— START INFORMATION PROVIDED —

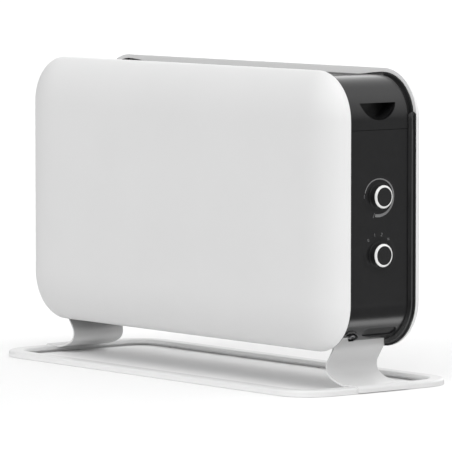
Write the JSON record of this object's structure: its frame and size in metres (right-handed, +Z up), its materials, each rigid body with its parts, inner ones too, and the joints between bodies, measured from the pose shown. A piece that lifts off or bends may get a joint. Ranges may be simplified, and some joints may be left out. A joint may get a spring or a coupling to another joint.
{
  "type": "convector heater",
  "caption": "Free-standing electric convector heater: pillow-shaped steel panels on black end frames, rotary controls, grip recesses, fan, bent blade feet and a floor ring.",
  "frame": {"origin": "on the floor, under the middle of the heater", "axes": "+X along the heater towards the end with the controls, -Y towards the front panel, +Z up"},
  "size_m": [0.7442, 0.295, 0.4563],
  "materials": {
    "panel_paint": "satin",
    "foot_paint": "satin",
    "base_plastic": "satin",
    "frame_plastic": "satin",
    "cover_plastic": "fine grain satin",
    "grille_plastic": "matt",
    "knob_plastic": "satin",
    "ring_plastic": "gloss",
    "switch_plastic": "matt",
    "zinc_steel": "zinc plated",
    "galvanised_sheet": "galvanised",
    "heater_sheath": "dull",
    "fin_aluminium": "mill",
    "bush_ceramic": "matt",
    "motor_laminations": "dull",
    "coil_copper": "enamelled",
    "fan_plastic": "matt",
    "terminal_plastic": "matt",
    "terminal_brass": "bright",
    "gland_plastic": "matt",
    "wire_sleeve": "matt",
    "pad_rubber": "matt"
  },
  "bodies": {
    "heater_body": {"front_panel": "panel_paint", "rear_panel": "panel_paint", "end_frame_right": "frame_plastic", "end_frame_left": "frame_plastic", "side_cover_right": "cover_plastic", "side_cover_left": "cover_plastic", "handle_right": "cover_plastic", "handle_left": "cover_plastic", "top_grille": "grille_plastic", "bottom_grille": "grille_plastic", "thermostat_body": "switch_plastic", "selector_switch": "switch_plastic", "control_screws": "zinc_steel", "cover_screws": "zinc_steel", "panel_screws": "zinc_steel", "foot_screws": "zinc_steel", "base_screws": "zinc_steel", "foot_right": "foot_paint", "foot_left": "foot_paint", "base_ring": "base_plastic", "floor_pads": "pad_rubber", "heat_shield_front": "galvanised_sheet", "heat_shield_rear": "galvanised_sheet", "heating_element": "heater_sheath", "element_fins": "fin_aluminium", "element_brackets": "galvanised_sheet", "element_bushes": "bush_ceramic", "overheat_cutout": "switch_plastic", "fan_bracket": "galvanised_sheet", "fan_motor": "motor_laminations", "motor_coil": "coil_copper", "terminal_block": "terminal_plastic", "terminal_screws": "terminal_brass", "cord_gland": "gland_plastic", "internal_wiring": "wire_sleeve"},
    "thermostat_control": {"thermostat_knob": "knob_plastic", "thermostat_knob_ring": "ring_plastic", "thermostat_shaft": "zinc_steel"},
    "selector_control": {"selector_knob": "knob_plastic", "selector_knob_ring": "ring_plastic", "selector_shaft": "zinc_steel"},
    "fan": {"fan_shaft": "zinc_steel", "fan_wheel": "fan_plastic"}
  },
  "joints": [
    {"name": "thermostat_turn", "type": "hinge", "parent": "heater_body", "child": "thermostat_control", "pos_m": [0.3605, 0, 0.2778], "axis": [-1, 0, 0], "range_deg": [0, 285]},
    {"name": "selector_turn", "type": "hinge", "parent": "heater_body", "child": "selector_control", "pos_m": [0.3605, 0, 0.1945], "axis": [-1, 0, 0], "range_deg": [0, 84]},
    {"name": "fan_spin", "type": "hinge", "parent": "heater_body", "child": "fan", "pos_m": [0, 0, 0.119], "axis": [0, 0, 1], "continuous": true}
  ]
}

— END INFORMATION PROVIDED —

* TO BE DONE
Give every line of the material again, exactly as it reads.

* WRITTEN RESPONSE
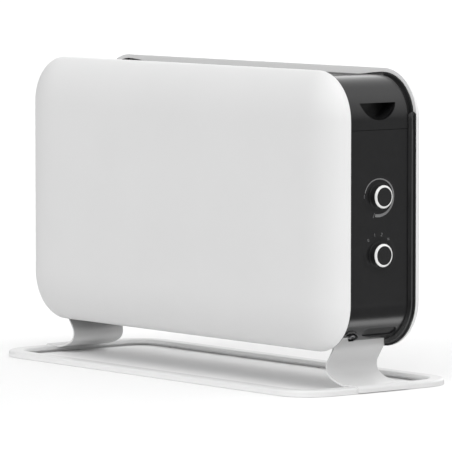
Write the JSON record of this object's structure: its frame and size in metres (right-handed, +Z up), its materials, each rigid body with its parts, inner ones too, and the joints between bodies, measured from the pose shown. A piece that lifts off or bends may get a joint. Ranges may be simplified, and some joints may be left out. A joint may get a spring or a coupling to another joint.
{
  "type": "convector heater",
  "caption": "Free-standing electric convector heater: pillow-shaped steel panels on black end frames, rotary controls, grip recesses, fan, bent blade feet and a floor ring.",
  "frame": {"origin": "on the floor, under the middle of the heater", "axes": "+X along the heater towards the end with the controls, -Y towards the front panel, +Z up"},
  "size_m": [0.7442, 0.295, 0.4563],
  "materials": {
    "panel_paint": "satin",
    "foot_paint": "satin",
    "base_plastic": "satin",
    "frame_plastic": "satin",
    "cover_plastic": "fine grain satin",
    "grille_plastic": "matt",
    "knob_plastic": "satin",
    "ring_plastic": "gloss",
    "switch_plastic": "matt",
    "zinc_steel": "zinc plated",
    "galvanised_sheet": "galvanised",
    "heater_sheath": "dull",
    "fin_aluminium": "mill",
    "bush_ceramic": "matt",
    "motor_laminations": "dull",
    "coil_copper": "enamelled",
    "fan_plastic": "matt",
    "terminal_plastic": "matt",
    "terminal_brass": "bright",
    "gland_plastic": "matt",
    "wire_sleeve": "matt",
    "pad_rubber": "matt"
  },
  "bodies": {
    "heater_body": {"front_panel": "panel_paint", "rear_panel": "panel_paint", "end_frame_right": "frame_plastic", "end_frame_left": "frame_plastic", "side_cover_right": "cover_plastic", "side_cover_left": "cover_plastic", "handle_right": "cover_plastic", "handle_left": "cover_plastic", "top_grille": "grille_plastic", "bottom_grille": "grille_plastic", "thermostat_body": "switch_plastic", "selector_switch": "switch_plastic", "control_screws": "zinc_steel", "cover_screws": "zinc_steel", "panel_screws": "zinc_steel", "foot_screws": "zinc_steel", "base_screws": "zinc_steel", "foot_right": "foot_paint", "foot_left": "foot_paint", "base_ring": "base_plastic", "floor_pads": "pad_rubber", "heat_shield_front": "galvanised_sheet", "heat_shield_rear": "galvanised_sheet", "heating_element": "heater_sheath", "element_fins": "fin_aluminium", "element_brackets": "galvanised_sheet", "element_bushes": "bush_ceramic", "overheat_cutout": "switch_plastic", "fan_bracket": "galvanised_sheet", "fan_motor": "motor_laminations", "motor_coil": "coil_copper", "terminal_block": "terminal_plastic", "terminal_screws": "terminal_brass", "cord_gland": "gland_plastic", "internal_wiring": "wire_sleeve"},
    "thermostat_control": {"thermostat_knob": "knob_plastic", "thermostat_knob_ring": "ring_plastic", "thermostat_shaft": "zinc_steel"},
    "selector_control": {"selector_knob": "knob_plastic", "selector_knob_ring": "ring_plastic", "selector_shaft": "zinc_steel"},
    "fan": {"fan_shaft": "zinc_steel", "fan_wheel": "fan_plastic"}
  },
  "joints": [
    {"name": "thermostat_turn", "type": "hinge", "parent": "heater_body", "child": "thermostat_control", "pos_m": [0.3605, 0, 0.2778], "axis": [-1, 0, 0], "range_deg": [0, 285]},
    {"name": "selector_turn", "type": "hinge", "parent": "heater_body", "child": "selector_control", "pos_m": [0.3605, 0, 0.1945], "axis": [-1, 0, 0], "range_deg": [0, 84]},
    {"name": "fan_spin", "type": "hinge", "parent": "heater_body", "child": "fan", "pos_m": [0, 0, 0.119], "axis": [0, 0, 1], "continuous": true}
  ]
}